WHEN Dr Bethan Marshall predicts widespread teacher revolt over the level of prescription and testing in the new key stage 3 framework for English, the Government has good reason to feel nervous.

It was her campaign against the radical changes to English teaching, caused by the introduction of the national curriculum and tests regime in the early 1990s, that led to the eventual downfall of the then Conservative education secretary John Patten.

What started out as a boycott of the tests by a small group of London English teachers, spearheaded by Dr Marshall, quickly escalated into a two-year national boycott by teachers in all subjects. The situation was only resolved by the promise of the Dearing review.

“The tests were the final straw,” she explains. “They came after the government had replaced a curriculum that most English teachers supported, with one that was far more prescriptive. Then they abolished GCSEs that were based on 100 per cent coursework.

“Finally, they expected us to teach these ill-conceived, unpiloted tests that involved Shakespeare by exam and multiple-choice tests. We simply no longer recognised the subject we had set out to teach and decided enough was enough.”

Today a newspaper columnist, who has even written for the Daily Mail, lecturer and author of the well-received book English Teachers - the Unofficial Guide, the 42-year-old feels just as passionately about the perceived threat to her beloved subject as she did a decade ago.

She believes the extension of the numeracy and literacy programme into secondary schools represents an attack on teachers’ ability to decide what is best for their sudents.

“Not since the early 1990s have I registered such anger among English teachers. If the Government doesn’t start listening to them very soon, we could see a repeat of the kind of boycott we saw 10 years ago,” she says.

Two of her favourite refrains are “English is about art, creativity and ideas - not just communication and literacy skills” and “passing a spelling test doesn’t teach you how to write”.

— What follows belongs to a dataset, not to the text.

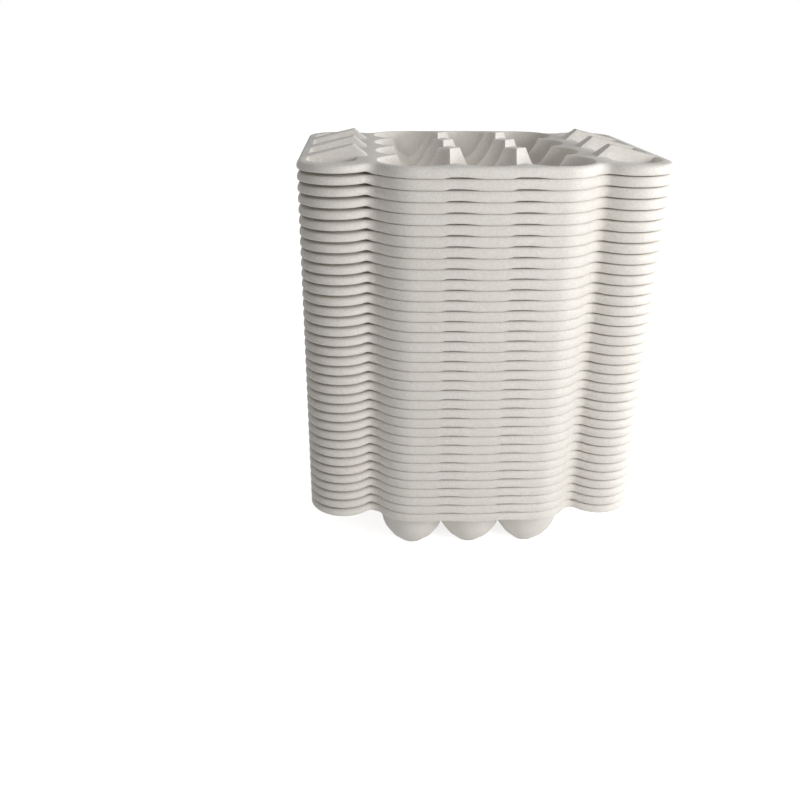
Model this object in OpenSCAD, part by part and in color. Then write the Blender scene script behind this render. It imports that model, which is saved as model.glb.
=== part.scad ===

Her passion for the subject is home-grown. The daughter of an English teacher and an industrial economist, she spent her childhood bemoaning the fact that English teachers at Notting Hill and Ealing girls’ grammar school, west London, failed to pass on the same energy and enthusiasm for books as her mother.

As she and her classmates yawned their way through endless comprehension and multiple-choice tests, she vowed that one day she would return to the classroom and bring the subject to life for the next generation.

After completing an English and American studies degree at Nottingham University, a post-graduate certificate in education at Cambridge and an MA in English literature at Queen Mary College, London, she finally embarked on her life’s mission at the age of 23.

The 1980s were spent teaching in some of the toughest schools in west London where she attempted to motivate youngsters who had shown little interest in any other subject.

Between 1991 and 1996 she worked as an adviser for English, drama and the media at Ealing council. She then completed a PhD at London’s King’s College, where she now lectures.

Any spare time is devoted to her husband, also an English teacher, and two daughters, aged nine and 10 - one of whom has already decided she’ll be following her mother’s footsteps into the classroom.